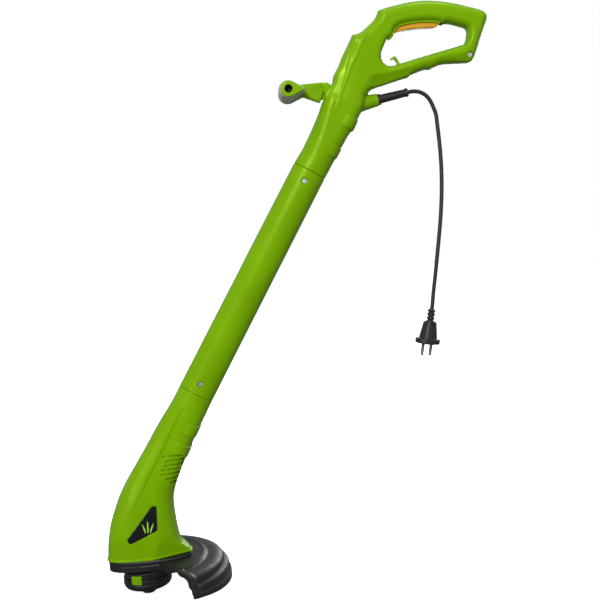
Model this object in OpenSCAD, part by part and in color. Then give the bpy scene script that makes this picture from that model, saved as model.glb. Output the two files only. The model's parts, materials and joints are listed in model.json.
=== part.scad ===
// Corded electric string trimmer, built as an assembly of separate pieces. Millimetres.
// The origin is the middle of the main grip. +X points back towards the user, +Z up and
// +Y to the machine's right. The cutting head is at the lower front end.

/* [Handle] */
// Wall thickness of the moulded housings
wall = 2.6; // [2.2:0.2:3]
// Width of the trigger
trigger_w = 16; // [14:1:18]
// Turn of the trigger from released to fully pressed
trigger_travel = 4; // [2:0.5:4.5]
// Distance from the middle plane to the seat of a housing screw
seat_y = 12; // [11:0.5:13]

/* [Front grip] */
// Length of the cross bar with its end caps
bar_len = 108; // [100:2:120]
// Radius of the round front of the soft sleeve
sleeve_r = 13; // [12.6:0.2:14]
// Thickness of the arm between the bar and the neck
arm_t = 18; // [16:1:20]

/* [Tube] */
// Lean of the tube from upright
lean = 27.2; // [27:0.1:27.4]
// Half the front-to-back width at the lower end
tube_low_r = 28; // [27.5:0.1:28.5]
// Half the front-to-back width at the upper end
tube_top_r = 26.2; // [26:0.1:26.6]
// Side-to-side width as a part of the front-to-back width
tube_flat = 0.82; // [0.8:0.01:0.84]
// Wall of the tube
tube_wall = 2.2; // [2:0.1:2.4]
// Length of the spigots that plug into the tube
spigot_len = 32; // [28:1:36]

/* [Cutting head] */
// Lean of the spool axis towards the front
head_tilt = 5.5; // [5:0.1:6]
// Radius of the motor
motor_r = 27; // [26:0.5:27]
// Radius of the motor shaft
shaft_r = 4; // [4:0.5:4]
// Running clearance of the shaft in its bearings
running_gap = 0.03; // [0.02:0.01:0.05]
// Radius of the spool drum's rim
drum_r = 37.5; // [37.5:0.1:38]
// Upward travel of the bump knob
bump_travel = 4; // [2:0.5:4]
// Inward travel of each release clip
clip_travel = 2; // [1:0.5:2]
// Radius at which the cutter blade trims the line
line_reach = 117; // [110:1:118]

/* [Guard] */
// Radius of the guard's rim
rim_r = 126; // [125:0.5:127]
// Radius of the skirt's lower edge
skirt_r = 133; // [132:0.5:134]
// Angle of the guard's near end, from straight back
guard_near = -52; // [-56:1:-50]
// Angle of the guard's far end, from straight back
guard_far = 78; // [70:1:80]
// Height of the collar round the head
collar_h = 17; // [16:0.5:17.5]

/* [Mains lead] */
// Diameter of the mains cord
cord_d = 6.2; // [6:0.1:6.4]
// Length of the strain relief outside the housing
relief_len = 47; // [44:1:48]
// Angle of the strain relief above level
relief_rise = 14; // [13:0.5:15]
// Radius of a plug pin
pin_r = 2.4; // [2.4:0.1:2.4]
// Length of the full round of a plug pin
pin_len = 18; // [17:0.5:18]
// Distance between the plug pins
pin_gap = 19; // [19:0.1:19]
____
§ **SET EXERCISE**:
Beginning at the top of the data, extract each line through the line containing "arm_t = 18; // [16:1:20]" and return those lines exactly, with nothing added.

§ **FINAL RESULT**:
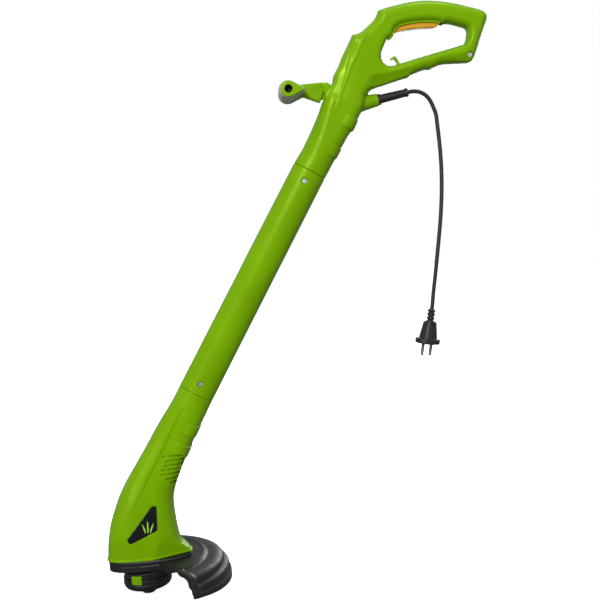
Model this object in OpenSCAD, part by part and in color. Then give the bpy scene script that makes this picture from that model, saved as model.glb. Output the two files only. The model's parts, materials and joints are listed in model.json.
=== part.scad ===
// Corded electric string trimmer, built as an assembly of separate pieces. Millimetres.
// The origin is the middle of the main grip. +X points back towards the user, +Z up and
// +Y to the machine's right. The cutting head is at the lower front end.

/* [Handle] */
// Wall thickness of the moulded housings
wall = 2.6; // [2.2:0.2:3]
// Width of the trigger
trigger_w = 16; // [14:1:18]
// Turn of the trigger from released to fully pressed
trigger_travel = 4; // [2:0.5:4.5]
// Distance from the middle plane to the seat of a housing screw
seat_y = 12; // [11:0.5:13]

/* [Front grip] */
// Length of the cross bar with its end caps
bar_len = 108; // [100:2:120]
// Radius of the round front of the soft sleeve
sleeve_r = 13; // [12.6:0.2:14]
// Thickness of the arm between the bar and the neck
arm_t = 18; // [16:1:20]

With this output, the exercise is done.